--- INSTRUCTIONS TO FOLLOW ---
In the material below, find each line holding the string "joints" and copy it.

--- DATASET EXTRACT ---
○ ○ ○ ○ ○ ○ ○
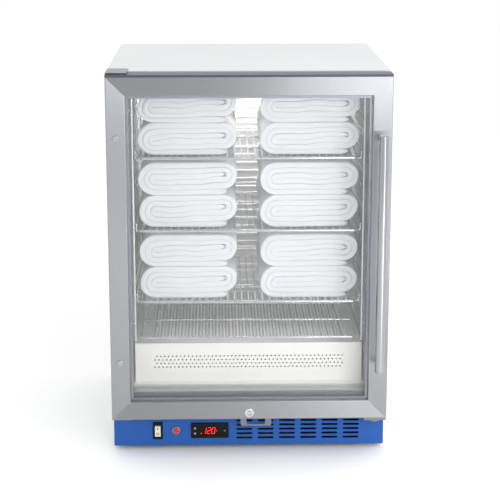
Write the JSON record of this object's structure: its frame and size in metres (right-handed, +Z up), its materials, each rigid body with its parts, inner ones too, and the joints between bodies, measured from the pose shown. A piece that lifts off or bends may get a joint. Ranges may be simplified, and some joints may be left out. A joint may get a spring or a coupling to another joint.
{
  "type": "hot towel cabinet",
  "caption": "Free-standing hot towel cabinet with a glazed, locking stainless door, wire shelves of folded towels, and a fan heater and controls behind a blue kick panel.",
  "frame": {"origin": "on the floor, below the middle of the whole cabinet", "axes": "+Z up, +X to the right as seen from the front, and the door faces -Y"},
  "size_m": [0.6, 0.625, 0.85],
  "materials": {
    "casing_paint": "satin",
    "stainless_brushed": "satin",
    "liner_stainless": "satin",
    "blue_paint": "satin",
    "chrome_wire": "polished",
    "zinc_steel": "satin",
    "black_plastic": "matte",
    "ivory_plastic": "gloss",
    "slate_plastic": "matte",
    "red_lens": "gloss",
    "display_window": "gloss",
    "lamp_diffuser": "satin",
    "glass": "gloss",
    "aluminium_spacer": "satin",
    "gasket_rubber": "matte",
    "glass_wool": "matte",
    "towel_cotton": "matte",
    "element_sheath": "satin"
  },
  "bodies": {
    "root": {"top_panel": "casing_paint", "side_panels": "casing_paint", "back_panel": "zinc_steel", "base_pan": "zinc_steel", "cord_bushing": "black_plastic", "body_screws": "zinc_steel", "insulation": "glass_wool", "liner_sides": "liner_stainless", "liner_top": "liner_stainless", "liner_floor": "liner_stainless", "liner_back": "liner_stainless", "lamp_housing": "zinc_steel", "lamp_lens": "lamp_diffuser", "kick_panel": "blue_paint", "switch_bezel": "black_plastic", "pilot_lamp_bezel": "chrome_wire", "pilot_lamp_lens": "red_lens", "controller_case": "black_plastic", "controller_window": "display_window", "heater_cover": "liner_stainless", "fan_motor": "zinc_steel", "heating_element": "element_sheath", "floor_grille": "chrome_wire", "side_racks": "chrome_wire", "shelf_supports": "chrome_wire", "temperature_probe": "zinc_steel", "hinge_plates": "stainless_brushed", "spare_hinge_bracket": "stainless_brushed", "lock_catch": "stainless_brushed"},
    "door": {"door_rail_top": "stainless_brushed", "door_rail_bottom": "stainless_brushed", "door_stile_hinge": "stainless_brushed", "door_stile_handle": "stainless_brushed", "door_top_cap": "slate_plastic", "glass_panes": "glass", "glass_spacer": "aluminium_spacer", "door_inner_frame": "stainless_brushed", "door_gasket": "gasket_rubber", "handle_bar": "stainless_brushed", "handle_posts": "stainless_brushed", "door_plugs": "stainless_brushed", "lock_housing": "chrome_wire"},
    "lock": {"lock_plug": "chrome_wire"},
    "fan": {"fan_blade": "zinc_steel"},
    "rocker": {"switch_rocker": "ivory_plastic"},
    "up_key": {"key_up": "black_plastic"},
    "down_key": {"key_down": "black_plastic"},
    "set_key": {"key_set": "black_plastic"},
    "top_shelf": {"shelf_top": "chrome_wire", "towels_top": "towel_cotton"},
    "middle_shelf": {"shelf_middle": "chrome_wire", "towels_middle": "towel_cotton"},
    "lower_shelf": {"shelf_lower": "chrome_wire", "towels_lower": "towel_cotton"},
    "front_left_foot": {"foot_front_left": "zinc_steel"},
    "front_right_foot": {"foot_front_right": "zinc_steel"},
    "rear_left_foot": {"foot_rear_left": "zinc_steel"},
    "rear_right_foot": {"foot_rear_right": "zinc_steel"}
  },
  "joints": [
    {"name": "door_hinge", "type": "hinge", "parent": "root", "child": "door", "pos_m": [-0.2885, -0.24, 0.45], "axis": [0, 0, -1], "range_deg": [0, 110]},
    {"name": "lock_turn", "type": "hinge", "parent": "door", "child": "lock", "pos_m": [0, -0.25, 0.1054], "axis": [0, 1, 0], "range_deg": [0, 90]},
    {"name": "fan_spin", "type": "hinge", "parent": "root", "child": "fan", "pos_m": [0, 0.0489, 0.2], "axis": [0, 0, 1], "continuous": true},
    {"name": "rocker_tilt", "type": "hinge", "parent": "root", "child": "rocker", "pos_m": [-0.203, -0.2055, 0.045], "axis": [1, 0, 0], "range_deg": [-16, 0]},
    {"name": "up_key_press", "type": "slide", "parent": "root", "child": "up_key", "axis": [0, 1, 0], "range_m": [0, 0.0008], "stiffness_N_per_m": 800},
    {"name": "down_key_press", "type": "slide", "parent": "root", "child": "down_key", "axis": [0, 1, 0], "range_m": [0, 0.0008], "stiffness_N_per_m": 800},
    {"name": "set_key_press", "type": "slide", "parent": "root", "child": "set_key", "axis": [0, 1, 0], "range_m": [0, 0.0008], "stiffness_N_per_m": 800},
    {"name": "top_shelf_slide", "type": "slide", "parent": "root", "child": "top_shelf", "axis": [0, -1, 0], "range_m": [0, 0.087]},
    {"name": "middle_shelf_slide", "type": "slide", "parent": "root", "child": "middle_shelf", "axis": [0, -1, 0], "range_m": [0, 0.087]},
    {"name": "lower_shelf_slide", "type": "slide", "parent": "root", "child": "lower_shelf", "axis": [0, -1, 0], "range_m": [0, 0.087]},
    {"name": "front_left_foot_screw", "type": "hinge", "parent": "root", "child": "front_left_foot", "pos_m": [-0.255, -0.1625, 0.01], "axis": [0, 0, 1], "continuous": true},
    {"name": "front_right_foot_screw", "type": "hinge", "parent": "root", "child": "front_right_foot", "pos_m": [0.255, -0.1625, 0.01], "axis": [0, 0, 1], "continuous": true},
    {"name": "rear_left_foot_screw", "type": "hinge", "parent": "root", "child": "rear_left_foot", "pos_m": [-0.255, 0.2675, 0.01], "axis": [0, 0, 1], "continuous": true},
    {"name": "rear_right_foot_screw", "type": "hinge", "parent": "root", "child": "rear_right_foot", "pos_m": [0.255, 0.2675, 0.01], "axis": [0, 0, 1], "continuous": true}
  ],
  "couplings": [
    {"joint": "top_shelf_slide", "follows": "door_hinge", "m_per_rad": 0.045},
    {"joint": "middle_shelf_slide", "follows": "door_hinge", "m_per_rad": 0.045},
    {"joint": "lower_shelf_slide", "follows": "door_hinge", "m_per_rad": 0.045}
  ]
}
○ ○ ○ ○ ○ ○ ○
--- PROBLEM SOLUTION ---
Write the JSON record of this object's structure: its frame and size in metres (right-handed, +Z up), its materials, each rigid body with its parts, inner ones too, and the joints between bodies, measured from the pose shown. A piece that lifts off or bends may get a joint. Ranges may be simplified, and some joints may be left out. A joint may get a spring or a coupling to another joint.
  "joints": [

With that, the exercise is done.